Daughter, vivement l’indie

«Not to Disappear», deuxième album du trio londonien, couple minimalisme mélancolique et emballement sonore.
Remi Aguilella, Elena Tonra et Igor Haefeli. (Photo Francesca Jane Allen)
publié le 18 janvier 2016 à 17h11

En l'an 2000, Thom Yorke de Radiohead jouait à cache-cache avec lui-même sur le neurasthénique How to Disappear Completely, à réécouter sur l'influent album Kid A. La majestueuse entente entre une plume de plomb et de l'ambient zélée qu'on aurait pu croire de fait disparue aura une descendance avec Daughter. Le groupe installé à Londres signe même avec l'album Not Do Disappear un semblant de sequel. En 2013, le trio formé par le Suisse Igor Haefeli, le Français Remi Aguilella et la Britannique Elena Tonra faisait ses débuts avec l'album If You Leave, spleen romantique dont la voix de glace et les textes inconsolables ont retourné la frange emo des derniers fans d'indie rock.
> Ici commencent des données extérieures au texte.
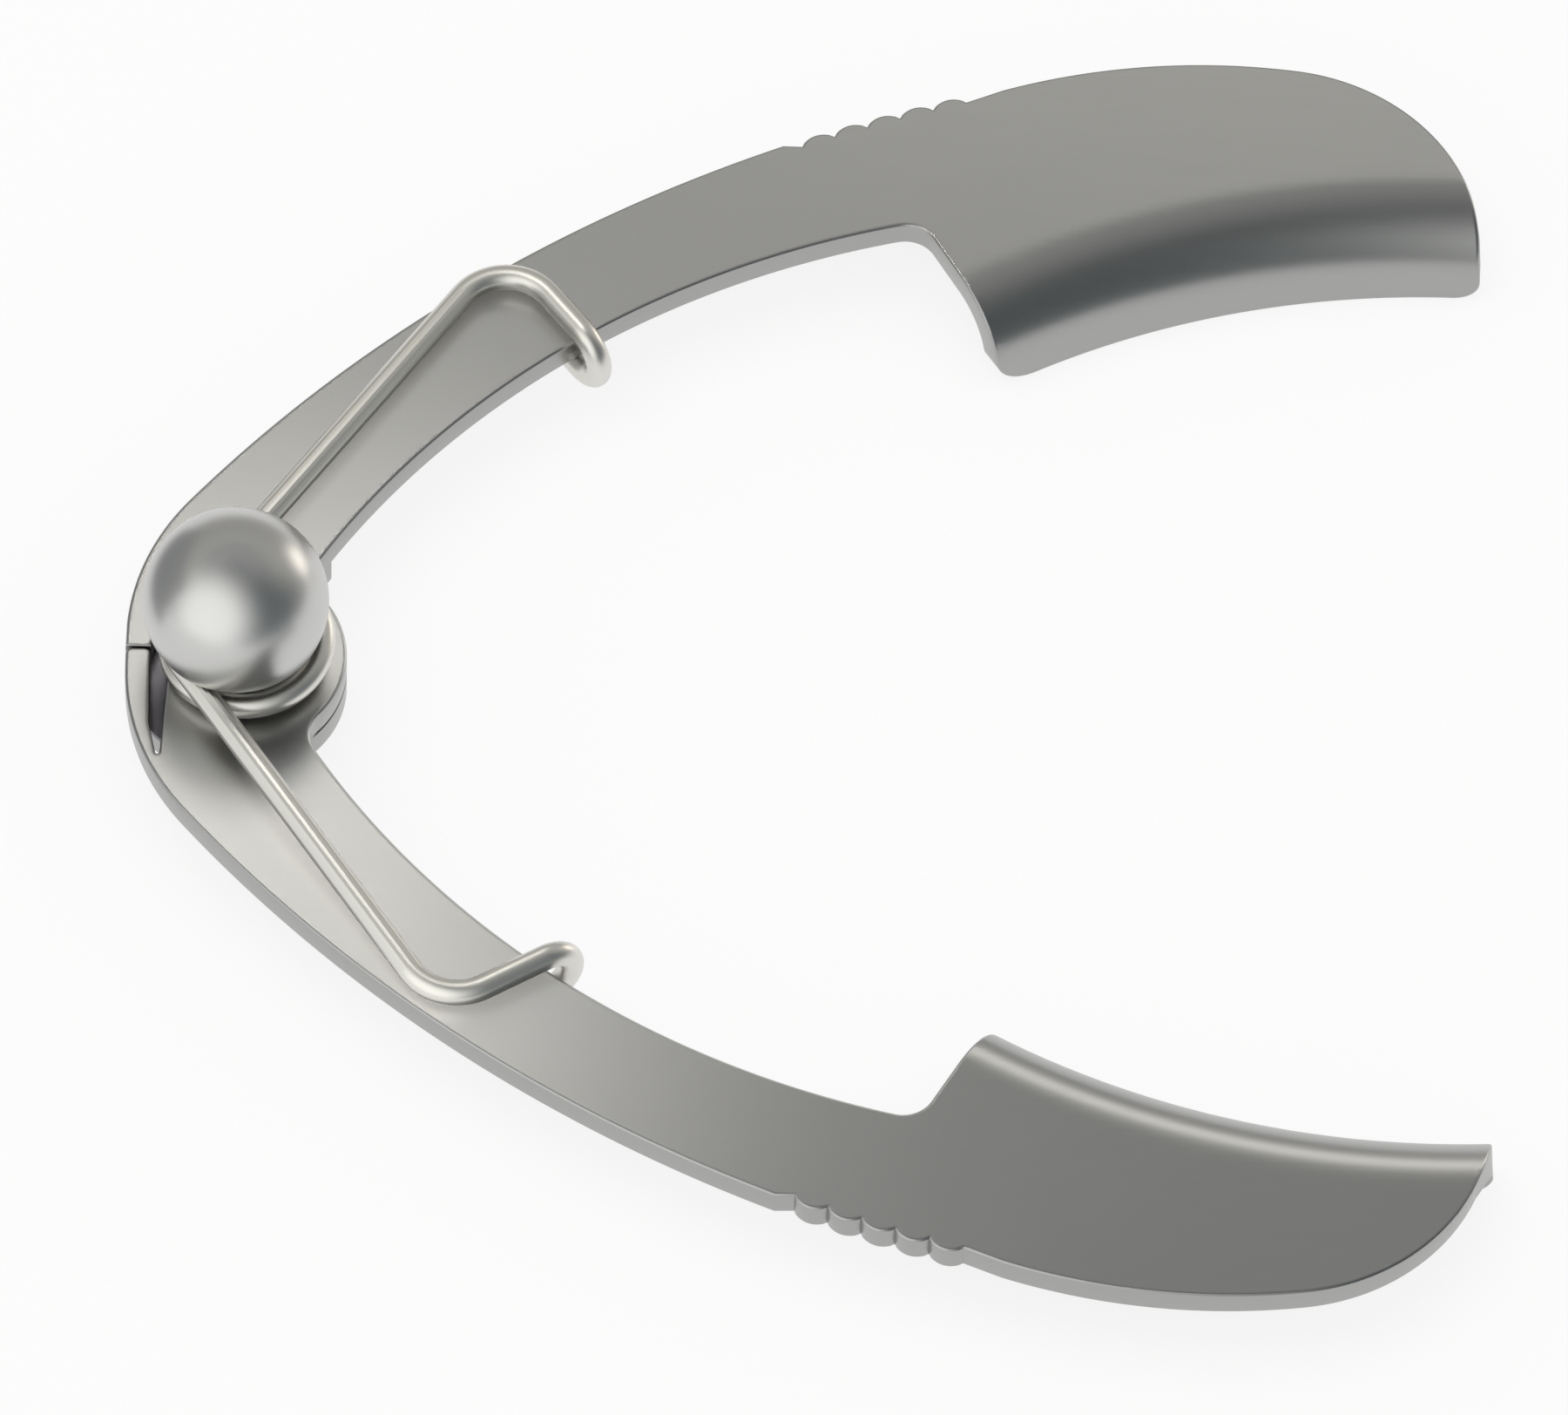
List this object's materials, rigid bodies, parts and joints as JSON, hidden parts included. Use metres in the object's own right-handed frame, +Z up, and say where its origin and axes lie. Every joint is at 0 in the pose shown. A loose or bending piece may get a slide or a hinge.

En interview, la chanteuse Elena Tonra, 26 ans, confesse que Jeff Buckley fut le premier musicien à lui faire un effet «Oh My God». Alléluia ! Depuis, elle a «tendance à surpartager», en opposition à ce que son grand-père lui conseillait : «Ne dis rien et continue de le dire», confie-t-elle dans le magazine DIY. Son timbre enténébré, qui se rapproche d'une collection de voix féminines qui ont marqué la précédente décennie, de Romy des xx à Bat for Lashes ou Electrelane, se prête idéalement à la confidence. La chanteuse devient alors une incarnation de ce qu'écrivait Dostoïevski l'Eternel Mari : «On boit son propre chagrin et l'on s'en enivre.» Elle paie sa tournée sur cet album où la retenue succède au trop-plein, et l'aérien cède à l'emballement des cymbales. Happée par les séquences minimalistes d'Alone / With You, elle plaisante presque sur sa solitude : «I Should Get a Dog or Something» («Je devrais prendre un chien ou quelquechose»), règle son compte à un amant peu aimant sur To Belong, aligne le vide de son cœur sur le dialogue froid des arrangements méticuleux de Numbers. Dans ce déluge de drames, la promenade pendant les entractes est courte pour Daughter, mais on retrouve des zones de décompression bienvenues, comme ce No Care, qui rompt aux deux tiers du disque avec la mélancolie dans laquelle il fut bon de se vautrer. Les trois coups solennels sont troqués par une batterie en plein emballement, la voix est plus détachée, le chant accéléré et vivace comme si Daughter s'était presque soignée.